Por Ricardo Márquez
SAN DIEGO — Estos días tuve la oportunidad de encontrarme con mis nietos, son tres: Santiago, Sofía y Carmen.
Tenía tiempo que no me tiraba al suelo para jugar con ellos. La pandemia y las agendas de cada familia nos mantuvieron distantes, aunque nos viéramos por Zoom.
Estar con ellos me puso en contacto con la ternura, la que veía en sus gestos, abrazos y miradas; y la que se despertaba dentro de mí. No es fácil ponerle palabras a lo que sentí, una mezcla revitalizadora de alegría, sonrisa del alma, apertura del corazón, paz, deseos de proteger y cuidar, adelanto de eternidad en un instante.
No es común experimentar momentos de ternura en estos días donde nos enfrentamos a las angustias y miedos, a las frustraciones y decepciones. La ternura es una expresión que hoy en día se puede considerar “contra cultural”. No es a base de ternura que en nuestra sociedad se conquista el éxito, ni la fama, no es la ternura el valor que guía nuestras interacciones.
La ternura no se impone, no busca convencer, no es arrogante ni impositiva, ella simplemente “es”. Irradia por sí sola su luz, da calor, abraza, conmueve, toca el corazón, derrite las barreras y construye puentes.
La ternura es ese sentimiento que sale del corazón para proteger, cuidar y consolar. La ternura se despierta cuando vemos gestos de ternura a nuestro alrededor, es contagiosa, aunque sólo crece en tierra fértil que se riega y cuida.
En nuestros procesos de socialización la ternura se ha vinculado más a lo femenino, a la mujer. Las etiquetas del “fuerte” y “macho” van para los hombres, las de “tiernas” y “sensibles” para las mujeres.
Cada vez que separamos y dividimos para simplificar perdemos. El reto educativo para las nuevas generaciones es integrar la fuerza y la ternura en lo masculino y femenino.

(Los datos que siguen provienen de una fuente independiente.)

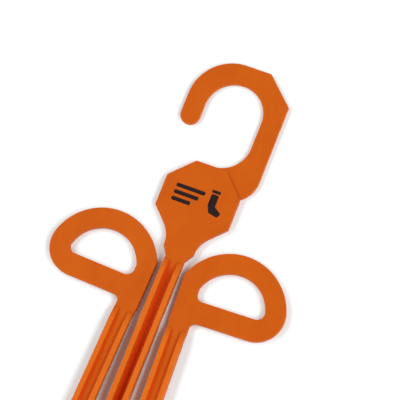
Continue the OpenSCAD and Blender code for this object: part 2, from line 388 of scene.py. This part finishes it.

En una oportunidad leí “El Caballero de la Armadura Oxidada”, un libro escrito por Robert Fisher. Su lectura me recordó que en la vida nos vamos rodeando de armaduras, de defensas, para protegernos de la hostilidad de nuestra realidad. En algún momento la frustración, la pena o el dolor nos sacan lágrimas, y allí comienza un camino de transformación. Las lágrimas van oxidando las armaduras, las defensas, hasta debilitarlas y agrietarlas. Por las grietas se cuela la “gracia”. Para sentir hay que abrirse, al abrirse nos pueden herir, pero sin esa apertura del corazón, sin la experiencia de la vulnerabilidad no es fácil desarrollar la ternura ni sentir los afectos ni las emociones. Al final siempre será una decisión, una opción personal: abrirse y arriesgarse a los movimientos del sentir y el querer; o cerrarse, cubrirse de armaduras para protegerse y aislarse.
La ternura se cultiva mirando atentamente al otro con admiración, sin prejuicios, con compasión. Mirando más allá de las apariencias hasta encontrar al “otro” que es igual a mí, con la misma dignidad y valor que yo. La práctica de la ternura comienza en nosotros mismos, en nuestra propia casa. ¿Cómo ser tiernos con otros si no lo somos con nosotros mismos?, “debemos aprender a aceptar nuestra debilidad con intensa ternura” nos exhorta el Papa Francisco (“Patris Corde” -Con Corazón de Padre, 2).
“La Verdad que viene de Dios no nos condena, sino que nos acoge, nos abraza, nos sostiene, nos perdona…viene a nuestro encuentro, nos devuelve la dignidad, nos pone nuevamente de pie, celebra con nosotros” (v. 24)(PC,2).
Hoy podemos ser tiernos, con cualquier gesto que exprese e irradie respeto, compasión y admiración por lo sagrado de cada vida que nos encontremos.
Bienaventurados los tiernos de corazón, porque ellos verán la ternura de Dios en todo.